Bizim Milli Takımımız her nedense sıkıntılı dönemlere girdiği an dirilişe geçiyor. Yumurta kapıya geldiği zaman varlığımızı gösteriyoruz. Uzun yıllardır Selçuk’u orta sahada bu kadar verimli ve istekli görmemiştim. Sadece Selçuk mu? Ozan da, Emre de takım halinde de inanılmaz önemli bir oyun disiplinine sahip çıkarak maçı forse ettik. Maçın başında Arda ile başlayan akın başlangıcımızda genç Emre gol pasını Burak’a aktardı. Uzun zamandır gol ayağımız olan Burak attığı golle takımımızı ilk önce öne geçiren oldu.Kalecimiz Volkan Babacan, üç direk arasında kendine güveniyle birlikte inanılmaz kurtarışlar yaparak takımımıza destek verenlerin başında geldi.
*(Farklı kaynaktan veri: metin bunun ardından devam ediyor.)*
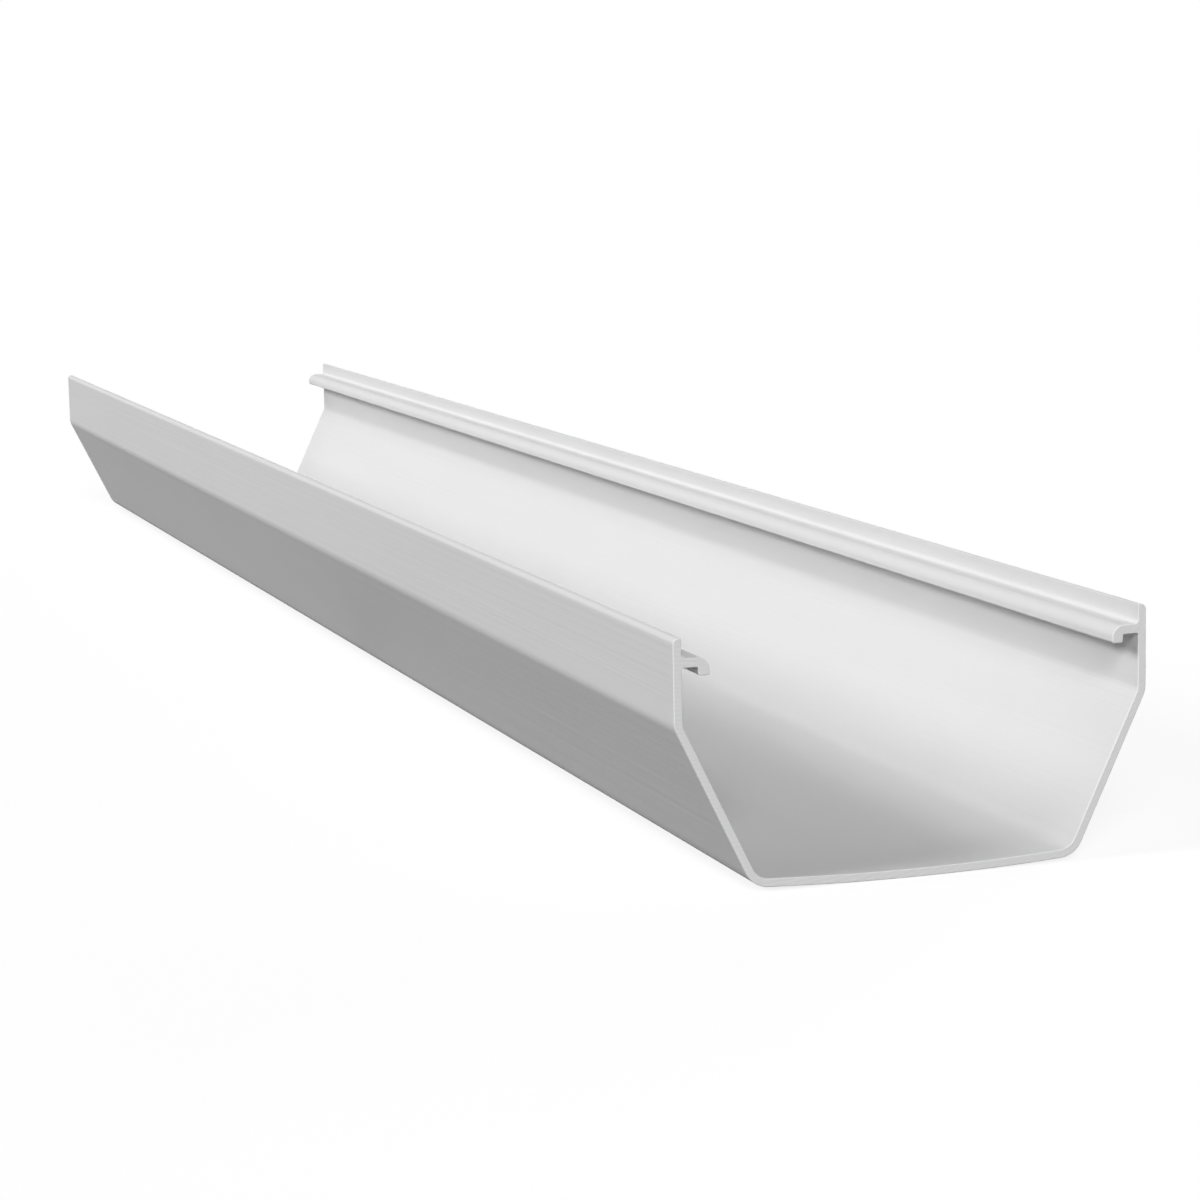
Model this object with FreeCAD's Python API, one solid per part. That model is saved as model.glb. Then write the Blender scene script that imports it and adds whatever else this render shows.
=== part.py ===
"""Trapezoidal rainwater gutter, one extruded PVC-U section cut square at both ends.

Millimetres, +Z up.  The section lies in the XZ plane and runs along Y.  The origin is under
the middle of the length, at the lowest line of the bowed floor.

The section from the rim down, the same on both sides: a rim rounded on its outer edge, an upright
rim wall with a hooked clip bead on its inner face, a bend, a sloping side, a floor bend, and a
floor that bows down a little so that the last water runs along the middle.
"""

import os

import FreeCAD, Part

# Trough
gutter_length = 1000.0
overall_width = 148.0
overall_height = 75.5
wall_thickness = 2.5
rim_wall_height = 26.0      # rim to the point where the rim wall and the side would meet
floor_width = 102.0         # between the points where the sides and the floor would meet
floor_bow = 1.6             # middle of the floor below those points
side_bend_radius = 7.5      # outer face, between rim wall and side
floor_bend_radius = 8.0     # outer face, between side and floor
rim_outer_radius = 1.8
rim_inner_radius = 0.4

# Clip bead: an arm from the rim wall that turns down into a lip
bead_drop = 5.9             # rim to the top of the arm
arm_thickness = 2.8
bead_reach = 8.4            # inner face of the rim wall to the nose of the bead
bead_depth = 5.3            # top of the arm to the foot of the lip
lip_thickness = 3.4
nose_radius = 3.7
lip_edge_radius = 0.7       # both edges of the foot
lip_root_radius = 0.5       # lip to the underside of the arm
arm_top_root_radius = 1.3   # arm to rim wall, above
arm_under_root_radius = 0.6

# Places that follow from the sizes above
rim_z = overall_height
side_bend_z = rim_z - rim_wall_height
floor_corner_z = floor_bow
outer_x = overall_width / 2
inner_x = outer_x - wall_thickness
floor_corner_x = floor_width / 2
arm_top_z = rim_z - bead_drop
arm_under_z = arm_top_z - arm_thickness
nose_x = inner_x - bead_reach
lip_foot_z = arm_top_z - bead_depth
lip_back_x = nose_x + lip_thickness

SAME_PLACE = 1e-4           # two points closer than this are one


def section_point(x, z):
    """A point of the section, in the plane of the end at -Y."""
    return FreeCAD.Vector(x, -gutter_length / 2, z)


def section_line(start, end):
    return Part.LineSegment(section_point(*start), section_point(*end)).toShape()


def section_arc(start, middle, end):
    return Part.Arc(section_point(*start), section_point(*middle), section_point(*end)).toShape()


def extruded(edges):
    """The solid that a closed outline of the section makes along the whole length."""
    face = Part.Face(Part.Wire(edges))
    return face.extrude(FreeCAD.Vector(0, gutter_length, 0))


def long_edges_at(solid, places):
    """The edges along the length that pass through the given (x, z) places."""
    found = []
    for edge in solid.Edges:
        start, end = edge.Vertexes[0].Point, edge.Vertexes[-1].Point
        runs_along = abs(abs(end.y - start.y) - gutter_length) < SAME_PLACE
        for x, z in places:
            if runs_along and abs(start.x - x) < SAME_PLACE and abs(start.z - z) < SAME_PLACE:
                found.append(edge)
    return found


def both_sides(places):
    """The places and their mirror images in the plane x = 0."""
    return [(side * x, z) for side in (1, -1) for x, z in places]


def trough():
    """The open channel: a solid bar of the outer shape, its bends rounded, then shelled."""
    rim_right, rim_left = (outer_x, rim_z), (-outer_x, rim_z)
    bend_right, bend_left = (outer_x, side_bend_z), (-outer_x, side_bend_z)
    corner_right, corner_left = (floor_corner_x, floor_corner_z), (-floor_corner_x, floor_corner_z)
    bar = extruded([
        section_line(rim_left, bend_left),
        section_line(bend_left, corner_left),
        section_arc(corner_left, (0, floor_corner_z - floor_bow), corner_right),
        section_line(corner_right, bend_right),
        section_line(bend_right, rim_right),
        section_line(rim_right, rim_left),
    ])
    bar = bar.makeFillet(side_bend_radius, long_edges_at(bar, both_sides([bend_right])))
    bar = bar.makeFillet(floor_bend_radius, long_edges_at(bar, both_sides([corner_right])))
    half_length = gutter_length / 2
    open_faces = [
        face for face in bar.Faces
        if abs(face.BoundBox.ZMin - rim_z) < SAME_PLACE
        or abs(face.BoundBox.YMin - half_length) < SAME_PLACE
        or abs(face.BoundBox.YMax + half_length) < SAME_PLACE
    ]
    return bar.makeThickness(open_faces, -wall_thickness, SAME_PLACE)


def clip_bead(side):
    """The hooked bead on one rim wall: side is 1 for +X and -1 for -X."""
    buried_x = inner_x + wall_thickness / 2
    nose_start = (side * (nose_x + nose_radius), arm_top_z)
    slant = nose_radius * (1 - 0.5 ** 0.5)
    nose_middle = (side * (nose_x + slant), arm_top_z - slant)
    nose_end = (side * nose_x, arm_top_z - nose_radius)
    root_top, root_under = (side * buried_x, arm_top_z), (side * buried_x, arm_under_z)
    foot_front, foot_back = (side * nose_x, lip_foot_z), (side * lip_back_x, lip_foot_z)
    lip_root = (side * lip_back_x, arm_under_z)
    bead = extruded([
        section_line(root_top, nose_start),
        section_arc(nose_start, nose_middle, nose_end),
        section_line(nose_end, foot_front),
        section_line(foot_front, foot_back),
        section_line(foot_back, lip_root),
        section_line(lip_root, root_under),
        section_line(root_under, root_top),
    ])
    bead = bead.makeFillet(lip_edge_radius, long_edges_at(bead, [foot_front, foot_back]))
    return bead.makeFillet(lip_root_radius, long_edges_at(bead, [lip_root]))


def gutter():
    """The whole section: trough and beads as one piece, with its rims and bead roots rounded."""
    solid = trough().fuse([clip_bead(1), clip_bead(-1)]).removeSplitter()
    edges_to_round = [
        (rim_outer_radius, (outer_x, rim_z)),
        (rim_inner_radius, (inner_x, rim_z)),
        (arm_top_root_radius, (inner_x, arm_top_z)),
        (arm_under_root_radius, (inner_x, arm_under_z)),
    ]
    for radius, place in edges_to_round:
        solid = solid.makeFillet(radius, long_edges_at(solid, both_sides([place])))
    return solid


os.makedirs("parts", exist_ok=True)
shape = gutter()
solid = shape.Solids[0]
box = solid.BoundBox
print("solids", len(shape.Solids), "valid", solid.isValid(), "volume mm3", round(solid.Volume, 1))
print("size mm", round(box.XLength, 3), round(box.YLength, 3), round(box.ZLength, 3))
print("lowest z mm", round(box.ZMin, 4), "centre x, y", round(box.Center.x, 4), round(box.Center.y, 4))
solid.exportStep("parts/gutter.step")
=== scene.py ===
# %% [markdown]
# # A length of box gutter in white PVC-U
#
# A rainwater gutter like this is drawn through a steel die as one endless bar and sawn into
# lengths.  Everything that shows therefore comes from one flat outline, the die's, and from two
# saw cuts.  The lesson works out that outline with numpy, carries it along the length, and then
# spends its time on the two finishes: the skin that slid along the die, and the sawn ends.
#
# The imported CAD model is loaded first, and everything made here lies in its frame: metres, +Z up,
# +Y along the gutter.

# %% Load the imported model
import math

import bpy
import numpy as np
from mathutils import Matrix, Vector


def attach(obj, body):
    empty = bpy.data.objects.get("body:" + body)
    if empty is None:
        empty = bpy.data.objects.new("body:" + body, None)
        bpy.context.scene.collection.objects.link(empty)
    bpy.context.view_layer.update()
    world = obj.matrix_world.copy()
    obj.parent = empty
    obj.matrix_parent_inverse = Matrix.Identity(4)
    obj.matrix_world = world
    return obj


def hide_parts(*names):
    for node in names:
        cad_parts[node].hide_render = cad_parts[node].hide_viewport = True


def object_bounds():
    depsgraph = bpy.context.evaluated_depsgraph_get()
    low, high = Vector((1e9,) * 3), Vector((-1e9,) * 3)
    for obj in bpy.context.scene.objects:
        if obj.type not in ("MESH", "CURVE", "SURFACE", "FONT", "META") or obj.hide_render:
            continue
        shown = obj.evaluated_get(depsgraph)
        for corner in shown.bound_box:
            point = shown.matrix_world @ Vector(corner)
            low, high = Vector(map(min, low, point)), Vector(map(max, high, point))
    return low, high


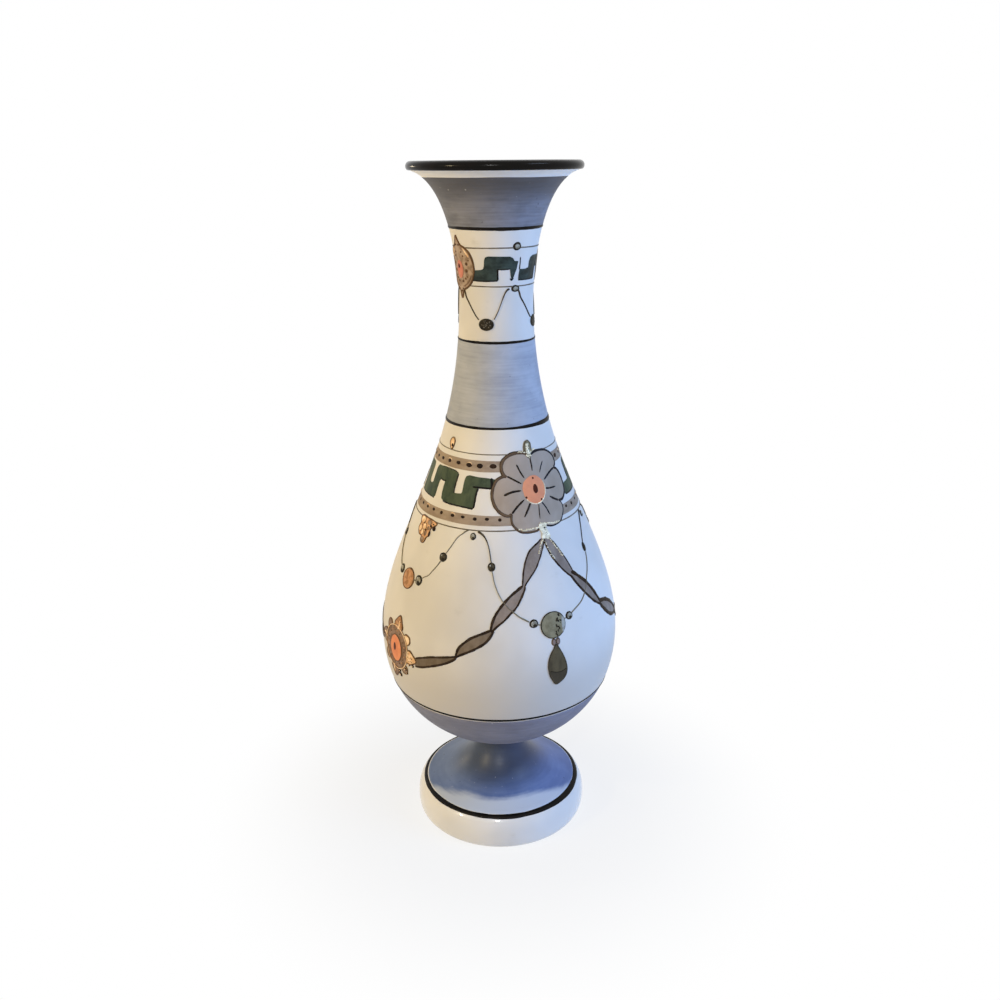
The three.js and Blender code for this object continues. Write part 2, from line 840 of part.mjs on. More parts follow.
function add(name, geometry, finish) {
  const mesh = new THREE.Mesh(geometry, finish);
  mesh.name = name;
  vase.add(mesh);
}

function addGlass() {
  add("foot", footGeometry(), opalGlass);
  add("vessel", vesselGeometry(), opalGlass);
}

// Edges of a ring, kept clear of the coat beside it.
function above({ height, width }, profile = vesselProfile) {
  return profile.climb(height, width / 2 + edgeGap);
}

function below({ height, width }, profile = vesselProfile) {
  return profile.climb(height, -width / 2 - edgeGap);
}

function addRings() {
  add("lip_enamel", lipEnamelGeometry(), lipGloss);
  const mouthCoatTop = flareHeight - mouthCoatDrop;
  const mouthCoat = coat(vesselProfile, above(mouthLine), mouthCoatTop, mouthCoatStation);
  add("mouth_blue_coat", mouthCoat, blueWash);
  add("mouth_black_line", ring(vesselProfile, mouthLine), blackLine);
  add("neck_upper_pinline", beadedRing(neckUpperLine, neckBeadRadius), blackLine);
  add("neck_lower_pinline", beadedRing(neckLowerLine, neckBeadRadius), blackLine);
  add("neck_black_line", ring(vesselProfile, neckLine), blackLine);
  const neckCoat = coat(vesselProfile, above(shoulderLine), below(neckLine), neckCoatStation);
  add("neck_blue_coat", neckCoat, blueWash);
  add("shoulder_black_line", ring(vesselProfile, shoulderLine), blackLine);
  add("shoulder_upper_pinline", ring(vesselProfile, bandUpperLine), blackLine);
  add("upper_bead_band", ring(vesselProfile, upperBeadBand), brownBand);
  add("lower_bead_band", ring(vesselProfile, lowerBeadBand), brownBand);
  add("shoulder_lower_pinline", ring(vesselProfile, bandLowerLine), blackLine);
  add("belly_black_line", ring(vesselProfile, bellyLine), blackLine);
  const stemTop = vesselProfile.climb(stemHeight, edgeGap + enamelGap);
  const bellyCoat = coat(vesselProfile, stemTop, below(bellyLine), bellyCoatStation);
  add("belly_blue_coat", bellyCoat, blueWash);
  const stemBottom = footProfile.climb(stemHeight, -edgeGap - enamelGap);
  const fade = footProfile.climb(footLineHeight, footLine.width / 2 + footCoatFade);
  add("foot_blue_coat", coat(footProfile, fade, stemBottom, footCoatStation), blueWash);
  add("foot_black_line", ring(footProfile, footLine, footLineStation), blackLine);
}

function addKeys() {
  const opposite = flowerAngle + halfTurn;
  add("neck_key_front", keyGeometry(neckKey, flowerAngle, neckLongestEdge), greenKey);
  add("neck_key_back", keyGeometry(neckKey, opposite, neckLongestEdge), greenKey);
  add("shoulder_key_right", keyGeometry(shoulderKey, flowerAngle, longestEdge), greenKey);
  add("shoulder_key_left", keyGeometry(shoulderKey, opposite, longestEdge), greenKey);
}

// What stands on the axis of each flower, and hangs from it.
function addFlower(side, angle) {
  const flower = { angle, height: flowerHeight };
  add(`flower_petals_${side}`, plate(petalsShape(), flower), mauveEnamel);
  add(`flower_heart_${side}`, plate(disc(flowerHeartRadius, discSteps), flower), coralEnamel);
  const crown = vesselProfile.climb(flowerHeight, notchRadius + edgeGap);
  add(`flower_finial_${side}`, plate(finialShape(), { angle, height: crown }), gilding);
  const chin = vesselProfile.climb(flowerHeight, -notchRadius - edgeGap);
  add(`flower_tie_${side}`, plate(tieShape(), { angle, height: chin }), gilding);
  add(`garland_${side}_left`, garlandGeometry(angle, -1), mauveEnamel);
  add(`garland_${side}_right`, garlandGeometry(angle, 1), mauveEnamel);
  add(`deep_chain_${side}`, chainGeometry(angle, deepChainLow, deepBeadShares), darkBead);
  add(`pendant_${side}`, pendantGeometry(angle), oliveEnamel);
}

// What stands on the axis of each side rosette, from the neck to the belly.
function addSideOrnament(side, angle) {
  const neck = { angle, height: neckRosetteHeight, edge: neckLongestEdge };
  add(`neck_rosette_gilding_${side}`, plate(neckRosetteShape(), neck), gilding);
  const neckHeart = disc(neckRosetteHeartRadius, smallDiscSteps);
  add(`neck_rosette_heart_${side}`, plate(neckHeart, neck), coralEnamel);
  const finial = {
    angle: angle + sideFinialDriftAngle,
    height: above(bandUpperLine),
    lift: enamelGap,
  };
  add(`side_finial_${side}`, plate(finialShape(), finial), gilding);
  const sprig = { angle: angle + sprigDriftAngle, height: below(bandLowerLine), lift: enamelGap };
  add(`gilt_sprig_${side}`, plate(sprigShape(), sprig), gilding);
  const chain = chainGeometry(angle, shallowChainLow, shallowBeadShares);
  add(`shallow_chain_${side}`, chain, darkBead);
  const medallion = disc(smallMedallionRadius, smallDiscSteps);
  add(`gilt_medallion_${side}`, plate(medallion, { angle, height: shallowChainLow }), gilding);
  const rosette = { angle, height: rosetteHeight };
  add(`belly_rosette_gilding_${side}`, plate(rosetteShape(), rosette), gilding);
  const heart = disc(rosetteHeartRadius, discSteps);
  add(`belly_rosette_heart_${side}`, plate(heart, rosette), coralEnamel);
}

function addNeckSwags() {
  ["left", "right", "back_right", "back_left"].forEach((side, i) => {
    const middle = flowerAngle + neckSwagSpacingAngle * (i - 0.5);
    add(`neck_swag_${side}`, neckSwagGeometry(middle), darkBead);
  });
}

addGlass();
addRings();
addKeys();
addFlower("front", flowerAngle);
addFlower("back", flowerAngle + halfTurn);
addSideOrnament("left", sideAngle);
addSideOrnament("right", sideAngle + halfTurn);
addNeckSwags();

export default vase;
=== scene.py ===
"""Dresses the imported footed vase: opal glass, fired enamel coats, keys, flowers, garlands and chains.

Sizes inside this file are millimetres and turn into metres when a mesh is made.
Angles run round the vase's axis, from the viewer's side (-Y) towards +X.
A spot on the glass is a pair: an angle in radians and a length walked up the outline.
"""

from __future__ import annotations

import logging
import math
import random
from dataclasses import dataclass
from enum import Enum
from functools import cached_property
from typing import Sequence

import bpy
import numpy as np
from mathutils import Matrix, Vector
from mathutils.geometry import delaunay_2d_cdt


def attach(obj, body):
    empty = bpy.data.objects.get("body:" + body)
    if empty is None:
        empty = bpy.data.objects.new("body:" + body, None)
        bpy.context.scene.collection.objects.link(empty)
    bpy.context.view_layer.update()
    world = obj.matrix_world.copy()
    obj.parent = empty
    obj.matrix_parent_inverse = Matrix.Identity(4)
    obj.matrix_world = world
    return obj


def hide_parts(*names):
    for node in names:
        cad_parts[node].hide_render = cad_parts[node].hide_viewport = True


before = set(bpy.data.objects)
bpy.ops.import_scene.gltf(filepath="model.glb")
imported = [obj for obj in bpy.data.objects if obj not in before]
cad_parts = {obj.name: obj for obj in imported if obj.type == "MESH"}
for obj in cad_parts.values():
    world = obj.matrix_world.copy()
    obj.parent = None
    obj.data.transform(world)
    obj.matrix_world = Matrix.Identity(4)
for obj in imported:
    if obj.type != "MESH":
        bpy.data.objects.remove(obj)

MM = 0.001
HALF_TURN = 180.0
DIP = -0.05  # how far a coat's edge reaches into the glass, so that no gap shows
STEPS = 288  # points in a line that runs right round the vase
BEAD_STEPS = 20  # points round one dot
WAVES = 5  # waves that make up a hand's unevenness
WAVE_HEIGHT = 1.4  # about what those waves add up to
TIP = 0.0009  # square of the share of its width that a line keeps at its tips
DOME_REACH = 1.5  # how far from its edge a domed coat goes on rising
CREASE = math.radians(45)  # edges sharper than this stay sharp
SECTION = np.array([-1.0, -0.6, 0.0, 0.6, 1.0])  # places across a brush line
SECTION_RISE = np.array([0.0, 0.8, 1.0, 0.8, 0.0])  # how much of its height the line has there
LOG = logging.getLogger("vase")

Pair = tuple[float, float]
Path = Sequence[Pair]
Colour = tuple[float, float, float]


# ---------------------------------------------------------------- numbers and lines


def srgb(red: int, green: int, blue: int) -> Colour:
    """Turns a colour as it is seen, 0 to 255, into the linear values that shaders use."""
    seen = (red / 255, green / 255, blue / 255)
    return tuple(v / 12.92 if v <= 0.04045 else ((v + 0.055) / 1.055) ** 2.4 for v in seen)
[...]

Milli Takımımız’a sormak isterim, “Daha önceleri neredeydiniz?” İllaki yumurtaya kapıya dayandıktan sonrayı mı bekleyecektik direnişe geçmek için. Fatih Hocam’ı saha kenarında inanılmaz gergin gördüm. Nasıl Gerilmesin ki.. Yurdum insanından gelen tepkilerle birlikte saha kenarında stresli beklentilere girmeyecekti de ne yapacaktı?
Bakın dostlar. Bizim Milli Takımımız turnuvanın başlangıcında bu tip oyunu tercih etmiş olsaydı, böylesine sıkıntılı beklentilere girmeyecektik. Arda kardeşimiz bu maç öncesinde akıllara durgunluk verecek tepkiler almıştı. Ama bu maçta tüm halinde Arda ile birlikte kalecimizden savunmamıza , orta sahamızla uyum girişimlerinde beklenen düzeyin en iyi şekilde görüntüsünü verdik de. İllaki başımıza taş düştükten sonra mı aklımız başımıza gelcek. Demek ki, bizim Milli Takımımız’ın futbol felsefesi sıkıntıntılara girdikten sonra direnişe geçmek. Eğer böyle bir futbolu daha önce Hırvat ve İspanya’ya karşı oynamış olsaydık, bu kadar rahatsız beklentilere girmemiş olurduk.